Elections are serious and important

This type of mentality is exactly what allows the flawed system to operate. Those who see a need for radical change, yet instead of trying to do anything substantial about it, you just denounce it, throw up your hands and turn your head in defeat. Frankly, it’s pathetic. I remember your pointless, cynical commentary from the last election. You say we must start from the bottom up if we are to re-shape the process. Well here’s your chance big talker. The new elections process that students implemented in last year’s elections allows for anyone to run. So, I challenge you. You have absolutely no problem over-generalizing people’s intentions for this campus and ripping your misunderstood "summaries" apart, but what about you? Why don’t you take your foot out of your mouth and step up to the plate. You have a better idea or a better way to do things – then do it and stop bitching. It is easy to sit behind a computer screen and say horrible things about people, completely degrading others’ efforts to do good. However, it is quite difficult to go out there, put yourself in front of all students, prepare yourself and allow for public scrutiny, while still maintaining your convictions and a solid state of mind while people such as yourself sit behind a screen talking shit. Who are you? You don’t even show your face and make these accusations of ill will. You are the antithesis of democracy. Promoting doing nothing because you don’t like signs or slogans??? That’s absolutely ludicrous!

The people running in this election share your concerns – things are fucked up. But, unlike you, they actually have the courage to stand up and do something about it.

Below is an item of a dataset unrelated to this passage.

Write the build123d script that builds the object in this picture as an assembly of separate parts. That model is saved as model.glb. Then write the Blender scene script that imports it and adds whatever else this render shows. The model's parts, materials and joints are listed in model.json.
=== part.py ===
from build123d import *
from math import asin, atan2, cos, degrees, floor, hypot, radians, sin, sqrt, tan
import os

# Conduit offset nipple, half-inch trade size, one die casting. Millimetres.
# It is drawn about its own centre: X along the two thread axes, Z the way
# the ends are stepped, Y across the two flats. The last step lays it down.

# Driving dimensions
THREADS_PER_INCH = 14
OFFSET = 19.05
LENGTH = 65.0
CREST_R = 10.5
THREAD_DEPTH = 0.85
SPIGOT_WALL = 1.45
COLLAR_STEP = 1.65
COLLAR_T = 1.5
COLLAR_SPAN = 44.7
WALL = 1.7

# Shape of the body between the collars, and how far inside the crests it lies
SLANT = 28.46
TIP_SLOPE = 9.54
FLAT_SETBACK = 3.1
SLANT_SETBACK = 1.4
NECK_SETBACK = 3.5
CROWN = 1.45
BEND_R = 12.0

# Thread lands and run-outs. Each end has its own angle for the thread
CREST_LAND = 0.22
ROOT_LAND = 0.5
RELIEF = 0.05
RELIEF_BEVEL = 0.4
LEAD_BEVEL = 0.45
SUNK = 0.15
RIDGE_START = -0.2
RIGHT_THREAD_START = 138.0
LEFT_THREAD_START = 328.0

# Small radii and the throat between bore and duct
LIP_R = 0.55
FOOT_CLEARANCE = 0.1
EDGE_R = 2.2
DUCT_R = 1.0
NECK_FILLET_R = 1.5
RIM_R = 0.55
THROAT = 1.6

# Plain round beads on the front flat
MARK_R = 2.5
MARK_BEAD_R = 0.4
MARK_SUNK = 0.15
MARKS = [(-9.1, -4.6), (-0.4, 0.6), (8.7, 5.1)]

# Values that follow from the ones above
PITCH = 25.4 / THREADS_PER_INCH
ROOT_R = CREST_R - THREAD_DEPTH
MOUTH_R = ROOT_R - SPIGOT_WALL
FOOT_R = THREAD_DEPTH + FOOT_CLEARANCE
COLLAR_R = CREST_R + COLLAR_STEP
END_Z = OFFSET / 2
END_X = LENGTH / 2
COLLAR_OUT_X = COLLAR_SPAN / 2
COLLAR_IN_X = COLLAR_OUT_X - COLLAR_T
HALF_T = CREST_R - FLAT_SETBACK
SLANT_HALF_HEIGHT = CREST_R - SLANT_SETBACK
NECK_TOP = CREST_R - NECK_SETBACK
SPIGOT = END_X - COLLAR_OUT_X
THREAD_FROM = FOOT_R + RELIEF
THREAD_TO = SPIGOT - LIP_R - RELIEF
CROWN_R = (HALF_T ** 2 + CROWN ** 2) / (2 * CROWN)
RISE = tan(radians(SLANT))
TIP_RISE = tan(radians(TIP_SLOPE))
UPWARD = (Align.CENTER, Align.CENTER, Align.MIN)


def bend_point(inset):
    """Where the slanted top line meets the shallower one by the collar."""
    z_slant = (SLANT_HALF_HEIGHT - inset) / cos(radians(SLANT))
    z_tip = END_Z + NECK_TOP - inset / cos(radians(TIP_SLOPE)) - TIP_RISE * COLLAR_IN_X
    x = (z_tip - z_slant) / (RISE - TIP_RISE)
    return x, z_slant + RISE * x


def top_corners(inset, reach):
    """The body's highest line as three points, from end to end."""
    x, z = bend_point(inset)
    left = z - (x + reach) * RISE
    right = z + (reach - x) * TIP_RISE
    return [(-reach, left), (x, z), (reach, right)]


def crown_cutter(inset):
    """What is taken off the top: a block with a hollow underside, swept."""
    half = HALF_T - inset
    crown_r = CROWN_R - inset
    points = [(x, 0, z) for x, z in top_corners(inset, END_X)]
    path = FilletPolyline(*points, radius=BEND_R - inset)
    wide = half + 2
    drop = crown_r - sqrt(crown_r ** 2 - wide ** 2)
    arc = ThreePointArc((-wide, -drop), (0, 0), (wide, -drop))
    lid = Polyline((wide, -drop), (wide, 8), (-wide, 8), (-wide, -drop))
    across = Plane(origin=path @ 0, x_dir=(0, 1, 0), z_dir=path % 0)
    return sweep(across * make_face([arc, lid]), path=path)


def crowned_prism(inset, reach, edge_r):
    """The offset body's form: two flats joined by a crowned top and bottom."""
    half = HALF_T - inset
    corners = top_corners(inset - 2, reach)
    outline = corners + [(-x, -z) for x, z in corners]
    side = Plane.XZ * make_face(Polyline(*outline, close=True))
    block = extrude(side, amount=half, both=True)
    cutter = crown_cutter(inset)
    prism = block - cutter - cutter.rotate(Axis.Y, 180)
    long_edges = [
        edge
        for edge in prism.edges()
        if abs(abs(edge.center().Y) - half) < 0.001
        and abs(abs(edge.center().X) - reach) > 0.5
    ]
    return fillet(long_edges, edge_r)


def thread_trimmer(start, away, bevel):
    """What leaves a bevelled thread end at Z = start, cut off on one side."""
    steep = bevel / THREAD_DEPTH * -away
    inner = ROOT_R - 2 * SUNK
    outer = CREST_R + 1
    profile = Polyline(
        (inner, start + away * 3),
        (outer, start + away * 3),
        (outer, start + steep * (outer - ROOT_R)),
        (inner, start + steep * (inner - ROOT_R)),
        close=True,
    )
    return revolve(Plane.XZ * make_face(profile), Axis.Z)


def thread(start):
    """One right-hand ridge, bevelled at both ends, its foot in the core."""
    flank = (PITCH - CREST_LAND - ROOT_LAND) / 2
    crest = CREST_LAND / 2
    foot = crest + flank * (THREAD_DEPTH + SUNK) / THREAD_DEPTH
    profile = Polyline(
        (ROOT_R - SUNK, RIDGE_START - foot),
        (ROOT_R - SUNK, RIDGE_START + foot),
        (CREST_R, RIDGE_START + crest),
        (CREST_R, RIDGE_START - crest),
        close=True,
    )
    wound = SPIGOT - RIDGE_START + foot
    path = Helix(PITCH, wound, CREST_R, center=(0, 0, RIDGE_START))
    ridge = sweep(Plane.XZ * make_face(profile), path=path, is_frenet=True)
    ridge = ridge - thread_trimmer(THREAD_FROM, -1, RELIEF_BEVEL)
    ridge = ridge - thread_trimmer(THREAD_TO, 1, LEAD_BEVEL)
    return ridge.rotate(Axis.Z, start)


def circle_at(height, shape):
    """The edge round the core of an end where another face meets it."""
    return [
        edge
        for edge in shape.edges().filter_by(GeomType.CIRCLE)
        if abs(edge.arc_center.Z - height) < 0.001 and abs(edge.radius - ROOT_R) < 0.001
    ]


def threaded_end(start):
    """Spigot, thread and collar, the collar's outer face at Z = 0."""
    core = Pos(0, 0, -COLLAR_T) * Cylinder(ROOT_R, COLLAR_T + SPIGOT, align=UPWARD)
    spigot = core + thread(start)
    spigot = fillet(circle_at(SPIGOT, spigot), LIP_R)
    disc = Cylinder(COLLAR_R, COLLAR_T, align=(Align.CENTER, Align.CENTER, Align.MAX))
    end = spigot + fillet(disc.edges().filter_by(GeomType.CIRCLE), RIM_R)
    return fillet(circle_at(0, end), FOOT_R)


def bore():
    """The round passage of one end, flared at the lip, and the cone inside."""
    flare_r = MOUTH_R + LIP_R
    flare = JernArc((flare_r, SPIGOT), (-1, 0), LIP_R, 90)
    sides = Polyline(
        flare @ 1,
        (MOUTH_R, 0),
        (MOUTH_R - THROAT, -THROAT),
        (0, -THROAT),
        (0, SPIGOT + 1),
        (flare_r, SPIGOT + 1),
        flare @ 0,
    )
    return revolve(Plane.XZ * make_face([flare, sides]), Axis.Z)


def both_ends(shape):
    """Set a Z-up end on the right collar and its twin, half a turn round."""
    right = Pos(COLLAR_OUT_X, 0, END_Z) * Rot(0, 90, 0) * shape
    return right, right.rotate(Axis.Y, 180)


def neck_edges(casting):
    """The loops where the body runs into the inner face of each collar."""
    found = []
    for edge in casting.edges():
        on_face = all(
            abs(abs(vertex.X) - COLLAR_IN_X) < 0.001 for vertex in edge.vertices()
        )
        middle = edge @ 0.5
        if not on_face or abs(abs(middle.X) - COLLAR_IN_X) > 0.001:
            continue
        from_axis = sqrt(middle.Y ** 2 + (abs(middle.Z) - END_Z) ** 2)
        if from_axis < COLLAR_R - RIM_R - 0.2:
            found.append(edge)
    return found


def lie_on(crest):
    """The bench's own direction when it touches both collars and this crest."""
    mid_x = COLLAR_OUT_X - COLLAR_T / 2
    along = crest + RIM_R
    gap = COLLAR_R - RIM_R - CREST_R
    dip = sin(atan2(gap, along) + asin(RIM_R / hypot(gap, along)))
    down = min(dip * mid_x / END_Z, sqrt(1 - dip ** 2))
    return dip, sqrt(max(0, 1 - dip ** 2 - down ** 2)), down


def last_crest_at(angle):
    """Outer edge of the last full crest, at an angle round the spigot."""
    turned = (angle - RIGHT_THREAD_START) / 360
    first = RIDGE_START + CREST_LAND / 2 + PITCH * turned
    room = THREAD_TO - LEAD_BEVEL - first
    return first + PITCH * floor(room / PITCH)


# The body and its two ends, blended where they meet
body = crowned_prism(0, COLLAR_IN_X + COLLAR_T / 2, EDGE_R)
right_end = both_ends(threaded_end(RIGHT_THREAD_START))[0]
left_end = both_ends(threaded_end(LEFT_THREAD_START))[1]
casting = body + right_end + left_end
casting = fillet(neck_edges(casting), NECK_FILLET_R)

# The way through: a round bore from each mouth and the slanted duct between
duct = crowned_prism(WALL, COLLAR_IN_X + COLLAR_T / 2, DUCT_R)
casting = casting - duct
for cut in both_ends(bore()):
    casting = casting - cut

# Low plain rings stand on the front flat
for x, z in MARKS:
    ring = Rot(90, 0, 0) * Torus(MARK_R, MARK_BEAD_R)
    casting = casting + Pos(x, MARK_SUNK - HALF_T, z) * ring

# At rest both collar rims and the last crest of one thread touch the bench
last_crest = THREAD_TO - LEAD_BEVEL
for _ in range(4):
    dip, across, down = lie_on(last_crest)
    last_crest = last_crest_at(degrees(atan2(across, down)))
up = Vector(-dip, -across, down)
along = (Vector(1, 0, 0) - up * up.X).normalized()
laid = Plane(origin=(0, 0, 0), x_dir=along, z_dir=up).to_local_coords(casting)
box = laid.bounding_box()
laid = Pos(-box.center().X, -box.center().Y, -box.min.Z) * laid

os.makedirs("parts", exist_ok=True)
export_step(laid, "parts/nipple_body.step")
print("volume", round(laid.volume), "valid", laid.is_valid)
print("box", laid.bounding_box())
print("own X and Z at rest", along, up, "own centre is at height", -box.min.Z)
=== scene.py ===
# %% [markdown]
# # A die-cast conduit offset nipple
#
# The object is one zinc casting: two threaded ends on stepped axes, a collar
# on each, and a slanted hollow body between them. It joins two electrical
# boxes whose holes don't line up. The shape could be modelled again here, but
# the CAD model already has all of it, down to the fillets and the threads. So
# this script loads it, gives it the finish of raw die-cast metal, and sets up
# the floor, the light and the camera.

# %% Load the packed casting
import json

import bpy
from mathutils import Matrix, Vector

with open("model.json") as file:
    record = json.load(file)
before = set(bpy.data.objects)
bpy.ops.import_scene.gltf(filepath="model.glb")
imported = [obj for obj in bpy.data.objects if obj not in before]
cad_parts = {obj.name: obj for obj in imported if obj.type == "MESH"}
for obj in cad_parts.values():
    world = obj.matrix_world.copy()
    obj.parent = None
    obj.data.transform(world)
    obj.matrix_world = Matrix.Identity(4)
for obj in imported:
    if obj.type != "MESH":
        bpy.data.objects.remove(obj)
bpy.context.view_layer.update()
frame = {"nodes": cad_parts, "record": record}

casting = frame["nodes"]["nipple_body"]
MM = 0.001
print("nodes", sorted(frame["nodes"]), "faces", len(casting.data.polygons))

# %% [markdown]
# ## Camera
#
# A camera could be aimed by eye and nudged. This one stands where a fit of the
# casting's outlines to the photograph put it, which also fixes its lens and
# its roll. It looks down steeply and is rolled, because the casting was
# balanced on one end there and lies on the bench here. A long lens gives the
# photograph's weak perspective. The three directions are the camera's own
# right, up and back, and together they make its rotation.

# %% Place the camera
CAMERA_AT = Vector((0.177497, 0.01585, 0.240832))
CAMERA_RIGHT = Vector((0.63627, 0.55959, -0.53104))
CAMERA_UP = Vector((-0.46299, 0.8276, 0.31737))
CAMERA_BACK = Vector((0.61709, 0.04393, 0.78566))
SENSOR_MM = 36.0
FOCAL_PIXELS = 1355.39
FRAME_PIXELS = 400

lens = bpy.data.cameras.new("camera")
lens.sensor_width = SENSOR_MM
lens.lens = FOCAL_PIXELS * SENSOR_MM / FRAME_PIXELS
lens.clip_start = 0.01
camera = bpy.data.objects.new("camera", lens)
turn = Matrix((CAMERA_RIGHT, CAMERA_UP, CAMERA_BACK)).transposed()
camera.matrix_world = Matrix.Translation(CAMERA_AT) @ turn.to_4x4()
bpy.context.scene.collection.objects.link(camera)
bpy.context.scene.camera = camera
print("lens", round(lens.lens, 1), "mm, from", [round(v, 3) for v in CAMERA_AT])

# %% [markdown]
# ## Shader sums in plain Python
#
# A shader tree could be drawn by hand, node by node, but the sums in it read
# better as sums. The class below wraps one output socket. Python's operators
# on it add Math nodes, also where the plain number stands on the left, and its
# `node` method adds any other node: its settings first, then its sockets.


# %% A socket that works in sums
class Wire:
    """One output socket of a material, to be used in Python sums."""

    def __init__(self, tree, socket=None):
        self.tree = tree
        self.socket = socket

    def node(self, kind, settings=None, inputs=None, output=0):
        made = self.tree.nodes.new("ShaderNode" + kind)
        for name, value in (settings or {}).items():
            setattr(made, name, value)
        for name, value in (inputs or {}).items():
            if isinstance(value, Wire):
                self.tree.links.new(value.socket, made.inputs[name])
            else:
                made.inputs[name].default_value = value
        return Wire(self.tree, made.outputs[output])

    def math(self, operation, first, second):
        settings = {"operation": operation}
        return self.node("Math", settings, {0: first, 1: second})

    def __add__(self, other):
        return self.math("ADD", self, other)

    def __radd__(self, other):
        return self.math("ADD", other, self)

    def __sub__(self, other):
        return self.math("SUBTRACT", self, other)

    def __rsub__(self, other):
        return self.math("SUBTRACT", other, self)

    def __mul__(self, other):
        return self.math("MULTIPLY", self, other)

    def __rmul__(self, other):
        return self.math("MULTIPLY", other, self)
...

I commend these candidates for their efforts. To have true convictions and have the courage to stand before your fellow students and ask for their trust, to be scrutinized by people like you, to work so hard for very little payoff. These candidates deserve respect and they deserve your vote. Whether you’re fond of slogans and posters or not, your vote truly is your voice. And, choosing the most qualified candidates is not only your victory, it is your responsibility. Don’t be discouraged by the rampant cynicism of students like Riggs. Vote on election day.

Amanda Barron


Philosophy department in good shape

Yet another collision between fact and press in the Daily Vanguard [“Philosophy dept. plans changes,” March 8].

If I could redirect the reader’s attention from rubbernecking at Emily A. Palm’s mythical crisis going on in PSU’s philosophy department for just a moment, I’d like to disabuse them of a few faulty notions.

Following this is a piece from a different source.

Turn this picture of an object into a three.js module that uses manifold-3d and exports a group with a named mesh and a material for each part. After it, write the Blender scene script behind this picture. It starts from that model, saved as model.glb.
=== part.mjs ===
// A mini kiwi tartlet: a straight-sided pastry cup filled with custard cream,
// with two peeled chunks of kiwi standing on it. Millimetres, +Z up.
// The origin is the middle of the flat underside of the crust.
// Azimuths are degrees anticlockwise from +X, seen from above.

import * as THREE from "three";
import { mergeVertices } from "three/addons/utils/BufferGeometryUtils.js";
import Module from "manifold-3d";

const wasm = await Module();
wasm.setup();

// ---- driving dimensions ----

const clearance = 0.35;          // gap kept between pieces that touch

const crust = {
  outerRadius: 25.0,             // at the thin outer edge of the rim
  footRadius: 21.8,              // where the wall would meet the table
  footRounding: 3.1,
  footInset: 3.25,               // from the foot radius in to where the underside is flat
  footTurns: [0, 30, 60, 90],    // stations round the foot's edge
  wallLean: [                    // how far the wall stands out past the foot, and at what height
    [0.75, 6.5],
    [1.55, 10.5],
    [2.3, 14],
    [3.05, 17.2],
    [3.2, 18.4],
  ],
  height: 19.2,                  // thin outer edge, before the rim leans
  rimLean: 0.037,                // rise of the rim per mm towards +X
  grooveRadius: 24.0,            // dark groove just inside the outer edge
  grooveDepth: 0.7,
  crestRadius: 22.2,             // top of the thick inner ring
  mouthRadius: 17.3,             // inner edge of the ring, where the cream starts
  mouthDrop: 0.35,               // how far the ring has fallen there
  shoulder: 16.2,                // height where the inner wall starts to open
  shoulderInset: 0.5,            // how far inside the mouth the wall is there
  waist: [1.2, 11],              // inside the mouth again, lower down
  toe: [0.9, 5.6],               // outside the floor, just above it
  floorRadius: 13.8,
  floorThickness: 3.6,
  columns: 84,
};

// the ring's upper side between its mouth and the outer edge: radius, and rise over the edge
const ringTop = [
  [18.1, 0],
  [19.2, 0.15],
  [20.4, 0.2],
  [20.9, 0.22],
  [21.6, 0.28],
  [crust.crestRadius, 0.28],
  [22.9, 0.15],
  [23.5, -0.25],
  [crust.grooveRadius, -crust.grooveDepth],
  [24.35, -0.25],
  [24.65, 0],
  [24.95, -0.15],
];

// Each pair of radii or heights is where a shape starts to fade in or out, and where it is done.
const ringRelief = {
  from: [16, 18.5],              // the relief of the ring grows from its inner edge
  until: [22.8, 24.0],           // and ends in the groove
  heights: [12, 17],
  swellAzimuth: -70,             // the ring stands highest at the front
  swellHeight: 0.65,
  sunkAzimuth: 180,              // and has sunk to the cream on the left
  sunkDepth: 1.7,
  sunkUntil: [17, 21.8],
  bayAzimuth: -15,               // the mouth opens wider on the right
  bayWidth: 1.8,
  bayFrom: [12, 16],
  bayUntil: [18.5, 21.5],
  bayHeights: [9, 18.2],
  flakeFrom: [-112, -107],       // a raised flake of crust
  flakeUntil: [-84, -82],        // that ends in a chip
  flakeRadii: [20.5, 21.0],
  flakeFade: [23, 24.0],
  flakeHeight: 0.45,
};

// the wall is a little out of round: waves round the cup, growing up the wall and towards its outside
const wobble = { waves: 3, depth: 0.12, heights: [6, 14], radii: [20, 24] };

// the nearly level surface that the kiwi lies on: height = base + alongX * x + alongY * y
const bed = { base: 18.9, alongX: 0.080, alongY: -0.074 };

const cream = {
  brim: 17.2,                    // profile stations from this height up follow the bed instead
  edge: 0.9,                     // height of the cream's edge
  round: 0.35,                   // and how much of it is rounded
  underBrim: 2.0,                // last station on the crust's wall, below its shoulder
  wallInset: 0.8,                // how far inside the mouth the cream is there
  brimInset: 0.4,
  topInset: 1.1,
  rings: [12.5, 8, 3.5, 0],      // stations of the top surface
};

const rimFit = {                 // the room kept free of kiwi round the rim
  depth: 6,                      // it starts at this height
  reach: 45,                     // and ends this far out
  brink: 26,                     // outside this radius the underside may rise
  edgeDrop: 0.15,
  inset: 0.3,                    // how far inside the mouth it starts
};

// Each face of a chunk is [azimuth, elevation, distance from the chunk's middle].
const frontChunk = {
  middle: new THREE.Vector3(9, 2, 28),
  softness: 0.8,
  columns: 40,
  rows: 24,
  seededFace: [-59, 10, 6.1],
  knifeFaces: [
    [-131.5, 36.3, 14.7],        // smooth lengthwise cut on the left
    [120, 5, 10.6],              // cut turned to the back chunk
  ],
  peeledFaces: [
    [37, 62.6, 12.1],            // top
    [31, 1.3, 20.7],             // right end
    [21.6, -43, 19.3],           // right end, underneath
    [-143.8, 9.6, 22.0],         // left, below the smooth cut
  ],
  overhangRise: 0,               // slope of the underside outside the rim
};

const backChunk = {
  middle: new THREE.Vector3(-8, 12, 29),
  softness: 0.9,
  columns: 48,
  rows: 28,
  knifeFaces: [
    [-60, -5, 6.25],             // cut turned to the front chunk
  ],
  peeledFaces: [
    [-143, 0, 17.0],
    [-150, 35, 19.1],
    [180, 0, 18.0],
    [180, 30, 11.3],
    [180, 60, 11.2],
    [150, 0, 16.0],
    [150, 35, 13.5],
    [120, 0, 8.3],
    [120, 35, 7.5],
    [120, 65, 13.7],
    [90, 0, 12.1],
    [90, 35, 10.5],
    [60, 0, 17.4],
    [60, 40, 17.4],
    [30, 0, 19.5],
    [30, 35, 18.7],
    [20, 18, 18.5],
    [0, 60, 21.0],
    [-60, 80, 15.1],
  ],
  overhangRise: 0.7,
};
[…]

Dr. Aleksandar Jokic was not denied tenure because of student complaints about his teaching. Had your reporter taken the time to check the procedural facts, she would have discovered that only the president can grant or deny tenure and he has done neither. His tenure review is to be completed next year. And for Ms. Palm to write that student evaluations cost Prof. Jokic tenure makes about as much sense as the proposition that Christmas causes New Years.

It’s also curious that Ms. Palm managed to find only one philosophy major in the entire university from whom she could cull a quote. Had she bothered to check with Nancy Weaver, the department’s administrator, on the veracity of one student’s statement that Prof. Jokic is not popular, Ms. Palm would have been given plenty of leads to follow up on who could report the opposite opinion. Count me among those who hold a very favorable impression of Prof. Jokic as a scholar, teacher and mentor. Furthermore, if tenure were simply a popularity contest there would be no need for the review process at all. Indeed, annual faculty elections would, I strongly suspect, utterly eclipse interest in any of the yawn-inducing student campaigns that I can recall.

The philosophy department is not “becom[ing] more research oriented”; it already is. Dr. Jokic in particular has been profoundly prolific, before and since his hiring at PSU, with over 40 articles and 10 books to his credit. His energetic scholarship is a wonderful contribution to PSU’s research profile. The other tenured and tenure-track professors have published books, have books in press now and are editing anthologies. Research is not a new initiative in PSU’s philosophy department: it is a current reality.

I will give Ms. Palm one thing, however, and that is for advertising the fact that PSU as an institution is not involved in the upcoming American Philosophical Association divisional meeting here in Portland next month. What a waste of an opportunity to help some of our faculty shine, and – let’s face it – gain visibility for the program and its students. But so it goes, and so it has been for some time in PSU’s philosophy department.

It certainly is not the case that teaching or research is an either/or enterprise. I’ve had excellent instruction from some who aren’t expected to published. But for 400-level coursework it’s important for students, especially those who aspire to graduate school, to study with instructors who are capable of both publishing and teaching.

The department’s enrollment has nearly tripled since I became a student and it’s encouraging to see the talent PSU has managed to attract and keep. Despite Ms. Palm’s grim painting, the department is in a healthier state than meets the eye.